### WHAT NEEDS TO BE DONE
Give back, exactly as it appears, the run of lines opening with the one containing "mesh.faces.new(list(reversed(foot)))" and closing with the one containing "obj.parent = None". Nothing outside that run should appear.
################
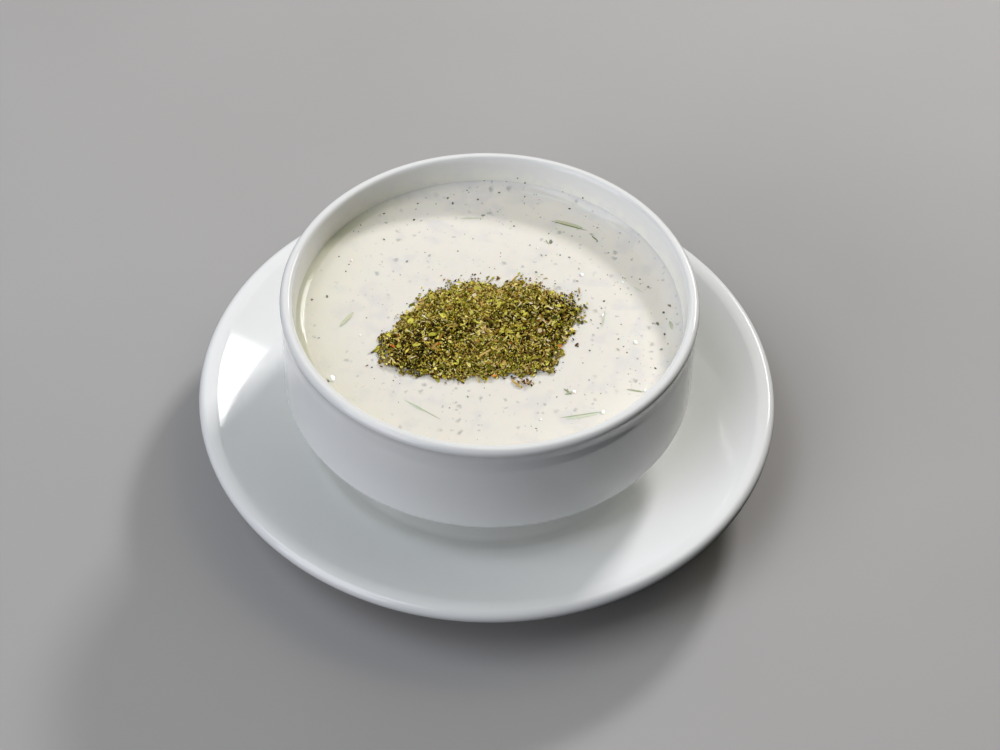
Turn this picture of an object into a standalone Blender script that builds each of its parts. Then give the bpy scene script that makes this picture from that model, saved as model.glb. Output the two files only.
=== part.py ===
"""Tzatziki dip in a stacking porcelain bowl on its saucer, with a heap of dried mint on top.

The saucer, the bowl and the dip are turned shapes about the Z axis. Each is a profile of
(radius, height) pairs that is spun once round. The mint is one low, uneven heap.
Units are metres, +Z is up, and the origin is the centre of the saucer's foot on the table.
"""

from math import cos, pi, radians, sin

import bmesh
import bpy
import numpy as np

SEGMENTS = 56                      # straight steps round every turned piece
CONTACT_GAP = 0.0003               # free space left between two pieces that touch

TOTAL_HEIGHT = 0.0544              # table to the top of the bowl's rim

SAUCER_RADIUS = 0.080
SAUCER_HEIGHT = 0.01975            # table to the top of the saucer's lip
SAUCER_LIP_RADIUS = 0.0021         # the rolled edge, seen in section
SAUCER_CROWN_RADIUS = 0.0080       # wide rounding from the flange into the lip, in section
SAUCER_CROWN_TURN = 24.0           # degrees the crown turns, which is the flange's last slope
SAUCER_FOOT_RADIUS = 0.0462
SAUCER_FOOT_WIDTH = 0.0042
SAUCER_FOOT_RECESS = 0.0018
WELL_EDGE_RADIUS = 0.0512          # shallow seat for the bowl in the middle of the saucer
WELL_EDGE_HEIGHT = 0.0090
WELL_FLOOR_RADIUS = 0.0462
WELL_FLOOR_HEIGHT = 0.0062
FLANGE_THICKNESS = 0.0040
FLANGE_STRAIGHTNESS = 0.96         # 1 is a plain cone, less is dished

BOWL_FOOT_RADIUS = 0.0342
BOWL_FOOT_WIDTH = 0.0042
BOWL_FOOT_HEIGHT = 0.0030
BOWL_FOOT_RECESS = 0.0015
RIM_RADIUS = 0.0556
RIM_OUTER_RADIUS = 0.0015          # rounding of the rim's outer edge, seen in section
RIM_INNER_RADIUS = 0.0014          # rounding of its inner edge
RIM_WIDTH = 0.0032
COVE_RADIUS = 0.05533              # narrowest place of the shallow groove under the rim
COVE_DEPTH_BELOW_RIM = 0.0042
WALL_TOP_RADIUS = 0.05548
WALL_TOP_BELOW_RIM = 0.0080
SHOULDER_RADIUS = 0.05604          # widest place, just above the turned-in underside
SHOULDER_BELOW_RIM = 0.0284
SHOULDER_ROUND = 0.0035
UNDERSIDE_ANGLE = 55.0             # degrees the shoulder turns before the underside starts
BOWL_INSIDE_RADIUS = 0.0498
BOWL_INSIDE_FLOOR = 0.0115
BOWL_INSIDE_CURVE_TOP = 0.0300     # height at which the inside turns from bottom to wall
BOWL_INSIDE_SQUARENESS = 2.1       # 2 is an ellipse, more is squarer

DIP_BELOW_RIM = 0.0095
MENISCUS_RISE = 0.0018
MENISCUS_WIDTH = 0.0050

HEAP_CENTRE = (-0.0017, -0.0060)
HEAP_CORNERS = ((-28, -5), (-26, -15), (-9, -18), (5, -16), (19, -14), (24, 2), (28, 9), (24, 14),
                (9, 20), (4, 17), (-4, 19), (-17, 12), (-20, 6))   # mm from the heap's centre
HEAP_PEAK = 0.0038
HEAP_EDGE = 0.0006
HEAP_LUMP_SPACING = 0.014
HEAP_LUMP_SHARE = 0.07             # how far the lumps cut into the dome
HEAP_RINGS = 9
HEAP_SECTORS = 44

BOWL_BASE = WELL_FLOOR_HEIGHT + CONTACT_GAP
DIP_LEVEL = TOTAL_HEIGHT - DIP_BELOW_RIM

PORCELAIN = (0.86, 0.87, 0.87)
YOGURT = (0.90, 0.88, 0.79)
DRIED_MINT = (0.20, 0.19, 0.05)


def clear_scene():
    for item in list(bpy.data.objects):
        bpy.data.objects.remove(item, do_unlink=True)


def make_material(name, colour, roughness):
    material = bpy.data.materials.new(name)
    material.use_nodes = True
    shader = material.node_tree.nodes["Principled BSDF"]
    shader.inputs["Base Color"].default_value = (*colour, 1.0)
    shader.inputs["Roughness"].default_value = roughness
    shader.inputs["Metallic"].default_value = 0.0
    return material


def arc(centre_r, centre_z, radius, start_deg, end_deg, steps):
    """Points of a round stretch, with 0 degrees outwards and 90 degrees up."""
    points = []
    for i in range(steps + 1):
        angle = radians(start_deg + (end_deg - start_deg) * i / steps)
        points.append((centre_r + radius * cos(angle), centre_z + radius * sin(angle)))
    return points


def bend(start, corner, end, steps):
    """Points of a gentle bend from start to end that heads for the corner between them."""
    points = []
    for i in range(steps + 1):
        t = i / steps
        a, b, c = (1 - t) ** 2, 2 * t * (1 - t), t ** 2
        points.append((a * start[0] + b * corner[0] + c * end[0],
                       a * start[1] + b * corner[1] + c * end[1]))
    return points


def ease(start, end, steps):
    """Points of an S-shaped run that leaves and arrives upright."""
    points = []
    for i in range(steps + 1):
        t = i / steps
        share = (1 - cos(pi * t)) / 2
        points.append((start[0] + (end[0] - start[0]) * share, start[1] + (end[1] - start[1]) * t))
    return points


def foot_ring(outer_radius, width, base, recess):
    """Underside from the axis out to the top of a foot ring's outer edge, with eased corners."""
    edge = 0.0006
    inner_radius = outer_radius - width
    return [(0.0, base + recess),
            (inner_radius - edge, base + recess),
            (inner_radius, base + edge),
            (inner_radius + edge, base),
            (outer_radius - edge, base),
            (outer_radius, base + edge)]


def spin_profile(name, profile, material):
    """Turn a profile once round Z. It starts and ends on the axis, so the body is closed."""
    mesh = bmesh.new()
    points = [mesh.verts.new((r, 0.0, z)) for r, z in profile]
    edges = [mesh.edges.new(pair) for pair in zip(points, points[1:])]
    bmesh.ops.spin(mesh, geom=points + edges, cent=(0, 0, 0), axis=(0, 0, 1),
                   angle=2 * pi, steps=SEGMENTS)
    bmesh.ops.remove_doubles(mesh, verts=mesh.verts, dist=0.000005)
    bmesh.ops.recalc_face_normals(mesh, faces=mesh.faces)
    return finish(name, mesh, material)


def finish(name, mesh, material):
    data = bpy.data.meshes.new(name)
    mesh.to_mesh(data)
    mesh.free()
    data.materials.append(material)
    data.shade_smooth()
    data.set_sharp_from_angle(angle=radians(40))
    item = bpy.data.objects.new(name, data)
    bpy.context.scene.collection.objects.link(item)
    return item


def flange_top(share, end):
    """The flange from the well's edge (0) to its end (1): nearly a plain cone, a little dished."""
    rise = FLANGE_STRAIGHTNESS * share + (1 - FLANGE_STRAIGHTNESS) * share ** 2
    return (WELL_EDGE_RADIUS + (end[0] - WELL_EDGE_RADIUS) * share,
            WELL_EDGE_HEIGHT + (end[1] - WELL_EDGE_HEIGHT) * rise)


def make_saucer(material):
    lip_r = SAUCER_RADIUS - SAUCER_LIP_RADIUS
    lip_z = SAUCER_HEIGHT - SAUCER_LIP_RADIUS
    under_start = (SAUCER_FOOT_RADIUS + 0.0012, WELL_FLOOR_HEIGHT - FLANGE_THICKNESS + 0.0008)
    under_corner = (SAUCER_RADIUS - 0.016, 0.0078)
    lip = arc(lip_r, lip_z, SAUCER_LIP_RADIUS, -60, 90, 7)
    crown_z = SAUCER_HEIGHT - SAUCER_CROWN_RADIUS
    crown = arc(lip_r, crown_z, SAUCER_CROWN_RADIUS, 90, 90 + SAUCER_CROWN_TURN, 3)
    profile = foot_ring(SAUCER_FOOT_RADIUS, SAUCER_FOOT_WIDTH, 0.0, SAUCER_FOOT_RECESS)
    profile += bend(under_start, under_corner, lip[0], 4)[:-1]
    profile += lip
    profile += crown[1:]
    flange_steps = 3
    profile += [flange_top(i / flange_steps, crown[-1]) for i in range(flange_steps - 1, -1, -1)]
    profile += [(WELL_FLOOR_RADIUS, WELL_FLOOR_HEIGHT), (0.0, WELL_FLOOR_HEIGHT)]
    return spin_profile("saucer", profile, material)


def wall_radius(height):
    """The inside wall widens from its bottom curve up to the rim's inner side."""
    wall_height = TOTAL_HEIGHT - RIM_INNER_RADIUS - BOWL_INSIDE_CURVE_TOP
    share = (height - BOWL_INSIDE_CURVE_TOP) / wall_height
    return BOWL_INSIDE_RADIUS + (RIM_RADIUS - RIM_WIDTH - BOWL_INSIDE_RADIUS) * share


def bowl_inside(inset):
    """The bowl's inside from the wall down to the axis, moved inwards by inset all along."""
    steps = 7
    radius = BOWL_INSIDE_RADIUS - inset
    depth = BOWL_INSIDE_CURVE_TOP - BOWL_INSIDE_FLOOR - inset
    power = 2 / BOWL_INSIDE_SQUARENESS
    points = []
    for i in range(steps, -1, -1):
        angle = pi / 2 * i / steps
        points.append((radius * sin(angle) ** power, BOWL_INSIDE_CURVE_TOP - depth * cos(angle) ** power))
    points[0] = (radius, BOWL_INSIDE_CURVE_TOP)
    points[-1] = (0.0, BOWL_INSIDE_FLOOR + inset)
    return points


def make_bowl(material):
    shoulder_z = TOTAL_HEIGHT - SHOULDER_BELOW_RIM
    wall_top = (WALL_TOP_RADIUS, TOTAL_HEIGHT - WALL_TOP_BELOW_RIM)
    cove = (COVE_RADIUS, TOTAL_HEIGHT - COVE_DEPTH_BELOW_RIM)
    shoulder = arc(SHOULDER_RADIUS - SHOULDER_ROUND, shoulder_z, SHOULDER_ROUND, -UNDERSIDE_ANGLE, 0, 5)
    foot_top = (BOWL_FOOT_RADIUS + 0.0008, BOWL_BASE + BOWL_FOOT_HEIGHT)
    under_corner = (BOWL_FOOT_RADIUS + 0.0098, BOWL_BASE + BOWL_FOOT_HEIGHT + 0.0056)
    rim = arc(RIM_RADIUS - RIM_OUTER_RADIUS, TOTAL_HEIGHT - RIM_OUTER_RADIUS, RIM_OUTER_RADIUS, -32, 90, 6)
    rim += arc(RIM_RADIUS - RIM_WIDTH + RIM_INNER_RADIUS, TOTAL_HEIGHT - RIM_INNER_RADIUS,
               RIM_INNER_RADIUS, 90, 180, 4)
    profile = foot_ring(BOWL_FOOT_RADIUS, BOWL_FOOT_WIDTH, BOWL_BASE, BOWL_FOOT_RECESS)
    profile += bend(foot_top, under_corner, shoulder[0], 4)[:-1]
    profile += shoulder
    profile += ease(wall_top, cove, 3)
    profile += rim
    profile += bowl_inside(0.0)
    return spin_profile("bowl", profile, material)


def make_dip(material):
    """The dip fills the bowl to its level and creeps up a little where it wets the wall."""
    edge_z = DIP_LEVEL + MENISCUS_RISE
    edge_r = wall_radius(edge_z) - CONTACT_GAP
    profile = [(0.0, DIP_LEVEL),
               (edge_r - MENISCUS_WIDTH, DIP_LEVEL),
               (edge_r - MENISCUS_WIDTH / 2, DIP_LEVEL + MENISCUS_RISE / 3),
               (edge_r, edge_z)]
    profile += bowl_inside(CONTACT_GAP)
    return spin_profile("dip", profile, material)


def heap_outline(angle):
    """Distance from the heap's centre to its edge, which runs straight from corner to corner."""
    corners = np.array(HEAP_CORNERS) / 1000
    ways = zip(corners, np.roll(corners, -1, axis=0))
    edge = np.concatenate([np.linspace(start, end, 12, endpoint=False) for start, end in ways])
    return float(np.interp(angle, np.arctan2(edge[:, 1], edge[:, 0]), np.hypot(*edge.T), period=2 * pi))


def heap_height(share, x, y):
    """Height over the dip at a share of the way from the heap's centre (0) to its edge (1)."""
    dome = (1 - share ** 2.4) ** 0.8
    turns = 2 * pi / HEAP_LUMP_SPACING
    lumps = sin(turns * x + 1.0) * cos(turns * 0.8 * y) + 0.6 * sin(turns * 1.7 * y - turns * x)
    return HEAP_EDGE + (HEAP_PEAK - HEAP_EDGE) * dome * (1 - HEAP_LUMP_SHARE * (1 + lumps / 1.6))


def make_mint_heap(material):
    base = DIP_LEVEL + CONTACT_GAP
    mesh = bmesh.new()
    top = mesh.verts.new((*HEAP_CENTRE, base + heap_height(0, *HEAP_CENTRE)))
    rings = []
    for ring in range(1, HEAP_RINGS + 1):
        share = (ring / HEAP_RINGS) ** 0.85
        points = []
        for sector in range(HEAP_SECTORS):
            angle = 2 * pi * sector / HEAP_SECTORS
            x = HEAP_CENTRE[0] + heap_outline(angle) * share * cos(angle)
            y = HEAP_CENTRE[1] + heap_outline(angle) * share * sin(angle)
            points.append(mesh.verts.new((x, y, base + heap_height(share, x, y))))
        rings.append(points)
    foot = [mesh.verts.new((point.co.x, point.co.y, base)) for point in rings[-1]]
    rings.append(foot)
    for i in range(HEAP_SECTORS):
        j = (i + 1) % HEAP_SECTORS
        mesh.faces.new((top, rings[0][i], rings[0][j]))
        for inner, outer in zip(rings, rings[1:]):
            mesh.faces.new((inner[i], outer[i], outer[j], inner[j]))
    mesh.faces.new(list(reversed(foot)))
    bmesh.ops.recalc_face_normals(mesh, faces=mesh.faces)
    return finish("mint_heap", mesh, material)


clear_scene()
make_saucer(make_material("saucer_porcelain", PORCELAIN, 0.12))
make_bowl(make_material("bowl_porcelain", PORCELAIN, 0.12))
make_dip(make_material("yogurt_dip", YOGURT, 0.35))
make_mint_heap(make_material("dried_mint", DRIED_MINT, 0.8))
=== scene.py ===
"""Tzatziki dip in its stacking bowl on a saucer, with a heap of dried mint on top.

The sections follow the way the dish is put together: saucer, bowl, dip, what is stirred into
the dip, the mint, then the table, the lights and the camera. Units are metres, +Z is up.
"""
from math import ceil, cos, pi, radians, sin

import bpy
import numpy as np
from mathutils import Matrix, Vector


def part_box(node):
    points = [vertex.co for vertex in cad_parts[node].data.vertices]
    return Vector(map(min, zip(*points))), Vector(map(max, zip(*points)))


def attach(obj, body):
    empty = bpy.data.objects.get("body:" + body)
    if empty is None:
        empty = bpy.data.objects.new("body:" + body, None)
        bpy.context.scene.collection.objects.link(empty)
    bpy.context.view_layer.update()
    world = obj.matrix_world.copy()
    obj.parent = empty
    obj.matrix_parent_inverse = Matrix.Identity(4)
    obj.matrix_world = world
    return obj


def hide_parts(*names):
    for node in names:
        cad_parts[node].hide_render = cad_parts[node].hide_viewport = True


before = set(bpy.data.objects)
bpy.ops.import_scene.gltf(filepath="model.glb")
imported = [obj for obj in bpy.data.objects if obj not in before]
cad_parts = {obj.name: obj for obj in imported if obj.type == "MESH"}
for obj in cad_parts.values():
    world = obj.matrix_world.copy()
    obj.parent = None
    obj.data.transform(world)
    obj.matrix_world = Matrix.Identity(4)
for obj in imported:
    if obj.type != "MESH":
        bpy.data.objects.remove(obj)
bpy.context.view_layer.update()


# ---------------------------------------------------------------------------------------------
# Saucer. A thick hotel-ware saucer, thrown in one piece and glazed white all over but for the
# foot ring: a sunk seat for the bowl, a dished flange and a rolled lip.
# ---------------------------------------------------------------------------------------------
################
### ANSWER TO THIS TASK
    mesh.faces.new(list(reversed(foot)))
    bmesh.ops.recalc_face_normals(mesh, faces=mesh.faces)
    return finish("mint_heap", mesh, material)


clear_scene()
make_saucer(make_material("saucer_porcelain", PORCELAIN, 0.12))
make_bowl(make_material("bowl_porcelain", PORCELAIN, 0.12))
make_dip(make_material("yogurt_dip", YOGURT, 0.35))
make_mint_heap(make_material("dried_mint", DRIED_MINT, 0.8))
=== scene.py ===
"""Tzatziki dip in its stacking bowl on a saucer, with a heap of dried mint on top.

The sections follow the way the dish is put together: saucer, bowl, dip, what is stirred into
the dip, the mint, then the table, the lights and the camera. Units are metres, +Z is up.
"""
from math import ceil, cos, pi, radians, sin

import bpy
import numpy as np
from mathutils import Matrix, Vector


def part_box(node):
    points = [vertex.co for vertex in cad_parts[node].data.vertices]
    return Vector(map(min, zip(*points))), Vector(map(max, zip(*points)))


def attach(obj, body):
    empty = bpy.data.objects.get("body:" + body)
    if empty is None:
        empty = bpy.data.objects.new("body:" + body, None)
        bpy.context.scene.collection.objects.link(empty)
    bpy.context.view_layer.update()
    world = obj.matrix_world.copy()
    obj.parent = empty
    obj.matrix_parent_inverse = Matrix.Identity(4)
    obj.matrix_world = world
    return obj


def hide_parts(*names):
    for node in names:
        cad_parts[node].hide_render = cad_parts[node].hide_viewport = True


before = set(bpy.data.objects)
bpy.ops.import_scene.gltf(filepath="model.glb")
imported = [obj for obj in bpy.data.objects if obj not in before]
cad_parts = {obj.name: obj for obj in imported if obj.type == "MESH"}
for obj in cad_parts.values():
    world = obj.matrix_world.copy()
    obj.parent = None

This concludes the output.